Interestingly, no matter what method i seem to use to connect to other computers on the network, it always seems to give me "Access is denied" messages when i try to connect to another computer.

All of the suggestions so far dont seem to have worked on the machines i'm using, but i feel that more detail would help a lot so i can modify the instructions to the set up i have. If there is a website that goes through all of the process step by step, then please let me know....

Thanks for all your help so far.....


Expert Comment

ID: 12348829
if you cant save the local sec policy that's a problem.

make sure you are logged in as admin.

if you are - the profile could be bad. To resolve this, create a new user and assign full admin rights. Then log on as this user and try to make the sec policy changes again.
LVL 11

Expert Comment

ID: 12356885
how u r trying to restart or shutdown the machine remotely? i mean are u using any thirdparty applications? you need admin rights to alter system security, creat or modify users and groups etc. creating users with admin righs will make them admins of the local machines and you have to remove them from users groups bcoz otherwise security rights confilict. I am not sure if you have admin rights for the machines? if you are accessing a machine remotely and getting access denied, it means you are trying to accessing the machine with a user name and password which is not authenticated by the remote machine, as each machine is responsible for its security. so make sure you have same user name and passwords on all machines when you are connecting remotely.

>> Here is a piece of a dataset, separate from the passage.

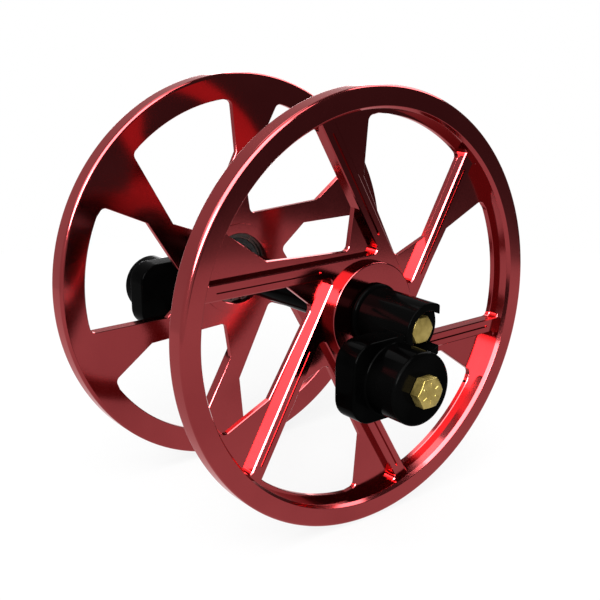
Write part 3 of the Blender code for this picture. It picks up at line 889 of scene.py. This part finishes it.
def ground_steel_painted_shade():
    nodes = Nodes("ground_steel_painted_shade")
    streaks = nodes.noise(120, 2.0, (12, 1, 1))
    # Near-black steel tones: painted shade of the deep hub recess, not the steel's own colour.
    colour = nodes.toned(streaks, STEEL_TONES_WITH_PAINTED_SHADE)
    marks = nodes.bump(turning_marks(nodes, 0.0002, 0.0001), 0.05, 0.00001)
    return nodes.shade(base_color=colour, metallic=1.0, roughness=nodes.ranged(streaks, *STEEL_ROUGHNESS),
                       normal=marks)


def seal_rubber():
    nodes = Nodes("seal_rubber")
    dust = nodes.noise(500, 4.0)
    colour = nodes.toned(dust, RUBBER_TONES)
    grain = nodes.bump(dust, 0.2, 0.00005)
    return nodes.shade(base_color=colour, roughness=nodes.ranged(dust, *RUBBER_ROUGHNESS),
                       specular_ior_level=RUBBER_GLOSS, normal=grain)


def cage_bronze():
    nodes = Nodes("cage_bronze")
    cloud = nodes.noise(200, 3.0)
    colour = nodes.toned(cloud, BRONZE_TONES)
    grain = nodes.bump(nodes.noise(1200, 2.0), 0.1, 0.00003)
    return nodes.shade(base_color=colour, metallic=1.0, roughness=nodes.ranged(cloud, *BRONZE_ROUGHNESS),
                       normal=grain)


# ---------------------------------------------------------------- the object

def build_object():
    finishes = {
        "red_anodised": red_anodised(), "black_coat": gloss_black(), "bearing_steel": ground_steel_painted_shade(),
        "cage_bronze": cage_bronze(), "seal_rubber": seal_rubber(), "yellow_zinc": yellow_zinc()}
    for node, obj in frame["nodes"].items():
        obj.data.materials.clear()
        obj.data.materials.append(finishes[slot_of(node)])
    make_wheels(finishes["red_anodised"])
    make_bearing_rings(finishes["bearing_steel"])
    make_seals(finishes["seal_rubber"])
    make_snap_rings(finishes["bearing_steel"])
    make_shaft(finishes["black_coat"])
    make_collars(finishes["black_coat"])
    both_sides("end_bracket", bracket_mesh(), finishes["black_coat"])
    make_bolts(finishes["yellow_zinc"])
    make_washers(finishes["black_coat"])


# ---------------------------------------------------------------- stage

def make_floor():
    nodes = Nodes("floor_white")
    nodes.shade(base_color=FLOOR_TONE, roughness=0.9, specular_ior_level=0.0,
                emission_color=WHITE, emission_strength=FLOOR_GLOW)
    bm = bmesh.new()
    bmesh.ops.create_circle(bm, cap_ends=True, segments=96, radius=FLOOR_RADIUS)
    mesh = bpy.data.meshes.new("floor")
    bm.to_mesh(mesh)
    bm.free()
    mesh.materials.append(nodes.material)
    floor = bpy.data.objects.new("floor", mesh)
    bpy.context.scene.collection.objects.link(floor)
    floor.location.z = cad_low.z - FLOOR_DROP


def direction(azimuth, elevation):
    """The unit vector towards an azimuth from +X and an elevation, in degrees."""
    turn, rise = math.radians(azimuth), math.radians(elevation)
    return Vector((math.cos(turn) * math.cos(rise), math.sin(turn) * math.cos(rise), math.sin(rise)))


def make_camera():
    camera = bpy.data.objects.new("camera", bpy.data.cameras.new("camera"))
    bpy.context.scene.collection.objects.link(camera)
    camera.data.lens = CAMERA_LENS
    camera.data.clip_start = CAMERA_NEAREST
    camera.location = CAMERA_PLACE
    camera.rotation_mode = "QUATERNION"
    camera.rotation_quaternion = Vector(CAMERA_FORWARD).to_track_quat("-Z", "Y")
    bpy.context.scene.camera = camera


def add_round_light(name, azimuth, elevation, spread, radiance):
    """A round softbox at a great distance, spread degrees across. It lights all places alike."""
    light = bpy.data.lights.new(name, "SUN")
    light.angle = math.radians(spread)
    light.energy = radiance * math.pi * math.sin(light.angle / 2) ** 2
    lamp = bpy.data.objects.new(name, light)
    bpy.context.scene.collection.objects.link(lamp)
    lamp.rotation_euler = direction(azimuth, elevation).to_track_quat("Z", "Y").to_euler()
    lamp.visible_camera = False


def make_lights():
    add_round_light("key_light", -42, 46, 70, 15.0)
    add_round_light("key_core", -42, 23, 24, 60.0)
    add_round_light("top_light", 0, 86, 30, 7.0)
    add_round_light("back_light", 102, 40, 36, 10.0)
    add_round_light("low_back_light", 146, 0, 24, 4.0)
    add_round_light("left_back_light", 172, 52, 24, 4.0)
    add_round_light("left_front_light", -115, 36, 24, 3.0)


def make_world():
    """A plain white backdrop for the camera, and a pale room with one dark wall for the rest."""
    world = bpy.data.worlds.new("studio")
    bpy.context.scene.world = world
    world.use_nodes = True
    nodes, links = world.node_tree.nodes, world.node_tree.links
    towards = nodes.new("ShaderNodeTexCoord").outputs["Generated"]
    facing = nodes.new("ShaderNodeVectorMath")
    facing.operation = "DOT_PRODUCT"
    facing.inputs[1].default_value = direction(*DARK_WALL)
    rising = nodes.new("ShaderNodeSeparateXYZ")
    links.new(towards, facing.inputs[0])
    links.new(towards, rising.inputs[0])
    brighter = nodes.new("ShaderNodeMath")
    brighter.operation = "MAXIMUM"
    fades = ((facing.outputs["Value"], DARK_RANGE), (rising.outputs["Z"], GROUND_RANGE))
    for (value, limits), side in zip(fades, brighter.inputs):
        tone = nodes.new("ShaderNodeMapRange")
        tone.interpolation_type = "SMOOTHSTEP"
        for name, limit in zip(("From Min", "From Max", "To Min", "To Max"), limits):
            tone.inputs[name].default_value = limit
        links.new(value, tone.inputs["Value"])
        links.new(tone.outputs["Result"], side)
    room = nodes["Background"]
    links.new(brighter.outputs[0], room.inputs["Strength"])
    room.inputs["Color"].default_value = WHITE
    white = nodes.new("ShaderNodeBackground")
    white.inputs["Color"].default_value = WHITE
    path = nodes.new("ShaderNodeLightPath")
    mix = nodes.new("ShaderNodeMixShader")
    links.new(path.outputs["Is Camera Ray"], mix.inputs[0])
    links.new(room.outputs[0], mix.inputs[1])
    links.new(white.outputs[0], mix.inputs[2])
    links.new(mix.outputs[0], nodes["World Output"].inputs["Surface"])


make_camera()
build_object()
make_floor()
make_lights()
make_world()
bpy.context.scene.view_settings.view_transform = "Standard"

to enable auto logon, if you want, have a look on

Expert Comment

ID: 14885704
Just in case this question is of help to anyone, I believe the solution was to go to:

Control Panel - Administrative Tools - Local Security Policy

In this window go to:

Local Policies - Security Options

There should be an option labelled Accounts: Limit local account use of blank passwords to console logon only

This needs to be set to Disabled to allow access via the network to an account without a password.